** start **
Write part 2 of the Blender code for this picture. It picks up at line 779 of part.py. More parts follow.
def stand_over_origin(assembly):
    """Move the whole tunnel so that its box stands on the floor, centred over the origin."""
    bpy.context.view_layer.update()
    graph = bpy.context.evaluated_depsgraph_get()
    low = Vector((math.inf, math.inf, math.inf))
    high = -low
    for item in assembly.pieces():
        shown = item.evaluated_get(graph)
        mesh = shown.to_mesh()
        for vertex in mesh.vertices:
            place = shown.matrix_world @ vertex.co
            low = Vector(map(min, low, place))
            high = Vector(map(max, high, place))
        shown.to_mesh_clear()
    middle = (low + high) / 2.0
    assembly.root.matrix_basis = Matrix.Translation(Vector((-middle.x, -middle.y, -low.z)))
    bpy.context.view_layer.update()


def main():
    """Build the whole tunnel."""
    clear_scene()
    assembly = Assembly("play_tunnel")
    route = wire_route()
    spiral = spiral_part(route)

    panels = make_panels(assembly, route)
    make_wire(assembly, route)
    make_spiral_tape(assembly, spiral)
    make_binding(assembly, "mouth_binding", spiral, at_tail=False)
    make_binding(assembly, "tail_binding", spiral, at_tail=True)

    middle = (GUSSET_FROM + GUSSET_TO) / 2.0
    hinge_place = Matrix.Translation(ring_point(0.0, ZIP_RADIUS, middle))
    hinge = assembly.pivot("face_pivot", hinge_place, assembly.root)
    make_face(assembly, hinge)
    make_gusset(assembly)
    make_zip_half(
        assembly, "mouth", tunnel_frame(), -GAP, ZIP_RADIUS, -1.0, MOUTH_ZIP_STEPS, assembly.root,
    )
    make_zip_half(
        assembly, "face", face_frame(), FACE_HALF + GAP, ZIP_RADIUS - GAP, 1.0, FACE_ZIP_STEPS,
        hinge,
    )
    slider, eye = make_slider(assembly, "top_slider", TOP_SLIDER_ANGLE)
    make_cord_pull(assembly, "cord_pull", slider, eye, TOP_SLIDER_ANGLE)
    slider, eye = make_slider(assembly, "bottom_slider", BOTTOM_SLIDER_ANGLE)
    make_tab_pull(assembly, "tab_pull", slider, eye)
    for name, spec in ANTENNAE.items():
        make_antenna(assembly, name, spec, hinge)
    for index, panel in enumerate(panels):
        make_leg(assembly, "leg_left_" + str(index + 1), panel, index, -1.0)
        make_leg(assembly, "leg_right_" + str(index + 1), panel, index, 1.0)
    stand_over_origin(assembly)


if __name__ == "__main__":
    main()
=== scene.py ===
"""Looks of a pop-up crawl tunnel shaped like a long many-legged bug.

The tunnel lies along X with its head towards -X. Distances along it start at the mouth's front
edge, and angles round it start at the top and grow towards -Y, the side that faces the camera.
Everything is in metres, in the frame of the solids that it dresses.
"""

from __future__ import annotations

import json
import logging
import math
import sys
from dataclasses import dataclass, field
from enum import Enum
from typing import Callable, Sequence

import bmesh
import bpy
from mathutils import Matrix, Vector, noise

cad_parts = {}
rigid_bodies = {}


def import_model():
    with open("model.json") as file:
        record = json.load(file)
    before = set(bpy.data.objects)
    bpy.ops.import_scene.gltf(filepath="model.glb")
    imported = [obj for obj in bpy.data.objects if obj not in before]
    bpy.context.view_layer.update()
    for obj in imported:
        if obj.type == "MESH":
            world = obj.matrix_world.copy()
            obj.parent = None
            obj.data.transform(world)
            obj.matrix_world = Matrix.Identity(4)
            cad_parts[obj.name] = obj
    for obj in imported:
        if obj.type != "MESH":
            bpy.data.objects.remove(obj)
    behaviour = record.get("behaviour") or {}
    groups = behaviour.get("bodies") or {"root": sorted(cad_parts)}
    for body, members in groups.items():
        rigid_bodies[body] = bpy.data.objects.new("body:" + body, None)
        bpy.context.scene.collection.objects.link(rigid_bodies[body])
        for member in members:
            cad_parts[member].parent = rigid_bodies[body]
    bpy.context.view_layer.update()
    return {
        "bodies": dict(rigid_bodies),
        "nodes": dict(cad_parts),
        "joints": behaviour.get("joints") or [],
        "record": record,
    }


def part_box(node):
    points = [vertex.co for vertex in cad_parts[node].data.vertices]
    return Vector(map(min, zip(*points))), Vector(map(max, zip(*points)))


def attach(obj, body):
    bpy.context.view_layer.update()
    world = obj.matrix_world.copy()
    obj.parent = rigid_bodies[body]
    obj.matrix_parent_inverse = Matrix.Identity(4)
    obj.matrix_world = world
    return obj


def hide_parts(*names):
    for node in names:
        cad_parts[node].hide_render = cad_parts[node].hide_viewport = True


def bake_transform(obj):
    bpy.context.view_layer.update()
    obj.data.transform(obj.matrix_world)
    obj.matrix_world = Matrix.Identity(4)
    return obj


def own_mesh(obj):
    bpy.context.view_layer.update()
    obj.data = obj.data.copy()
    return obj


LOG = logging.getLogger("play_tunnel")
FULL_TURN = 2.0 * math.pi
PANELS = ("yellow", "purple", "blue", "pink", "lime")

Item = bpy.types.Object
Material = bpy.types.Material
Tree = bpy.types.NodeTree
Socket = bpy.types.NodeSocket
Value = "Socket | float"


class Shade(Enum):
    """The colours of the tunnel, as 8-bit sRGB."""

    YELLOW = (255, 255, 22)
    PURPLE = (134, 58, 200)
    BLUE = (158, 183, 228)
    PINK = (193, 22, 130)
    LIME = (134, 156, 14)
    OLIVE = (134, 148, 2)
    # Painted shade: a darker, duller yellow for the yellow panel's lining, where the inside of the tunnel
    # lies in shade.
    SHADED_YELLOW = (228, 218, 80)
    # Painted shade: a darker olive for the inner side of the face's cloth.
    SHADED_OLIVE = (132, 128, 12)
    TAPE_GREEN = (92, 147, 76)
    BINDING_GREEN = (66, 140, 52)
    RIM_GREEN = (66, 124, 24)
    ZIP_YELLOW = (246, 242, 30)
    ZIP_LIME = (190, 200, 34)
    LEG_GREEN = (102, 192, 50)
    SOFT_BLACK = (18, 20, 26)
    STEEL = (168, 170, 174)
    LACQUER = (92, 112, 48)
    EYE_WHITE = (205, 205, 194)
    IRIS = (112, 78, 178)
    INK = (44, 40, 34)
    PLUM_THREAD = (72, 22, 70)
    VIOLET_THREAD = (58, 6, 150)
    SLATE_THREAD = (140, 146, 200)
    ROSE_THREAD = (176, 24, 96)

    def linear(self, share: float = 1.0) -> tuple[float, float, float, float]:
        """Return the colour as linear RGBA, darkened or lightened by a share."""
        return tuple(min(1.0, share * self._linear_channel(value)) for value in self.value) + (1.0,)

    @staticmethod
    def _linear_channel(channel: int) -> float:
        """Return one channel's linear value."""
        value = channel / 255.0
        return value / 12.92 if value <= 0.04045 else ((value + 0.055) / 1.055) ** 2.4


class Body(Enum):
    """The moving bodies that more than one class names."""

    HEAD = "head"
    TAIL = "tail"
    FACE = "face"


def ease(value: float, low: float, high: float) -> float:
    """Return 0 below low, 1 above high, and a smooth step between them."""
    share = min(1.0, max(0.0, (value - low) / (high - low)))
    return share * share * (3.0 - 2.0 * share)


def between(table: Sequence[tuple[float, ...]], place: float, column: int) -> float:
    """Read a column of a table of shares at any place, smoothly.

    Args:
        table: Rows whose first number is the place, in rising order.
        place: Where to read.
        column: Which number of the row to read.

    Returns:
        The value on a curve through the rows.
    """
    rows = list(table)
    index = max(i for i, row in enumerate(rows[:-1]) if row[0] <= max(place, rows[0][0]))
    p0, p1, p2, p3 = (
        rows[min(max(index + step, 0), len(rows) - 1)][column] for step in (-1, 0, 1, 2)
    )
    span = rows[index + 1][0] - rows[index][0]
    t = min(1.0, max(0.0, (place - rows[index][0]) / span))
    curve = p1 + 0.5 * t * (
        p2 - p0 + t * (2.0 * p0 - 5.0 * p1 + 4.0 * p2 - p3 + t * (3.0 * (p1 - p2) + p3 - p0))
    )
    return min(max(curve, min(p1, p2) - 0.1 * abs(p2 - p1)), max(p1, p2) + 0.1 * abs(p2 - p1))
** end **
## Stated task
Which lines include the word "groups"? List them all.

## Output of the exercise
    groups = behaviour.get("bodies") or {"root": sorted(cad_parts)}
    for body, members in groups.items():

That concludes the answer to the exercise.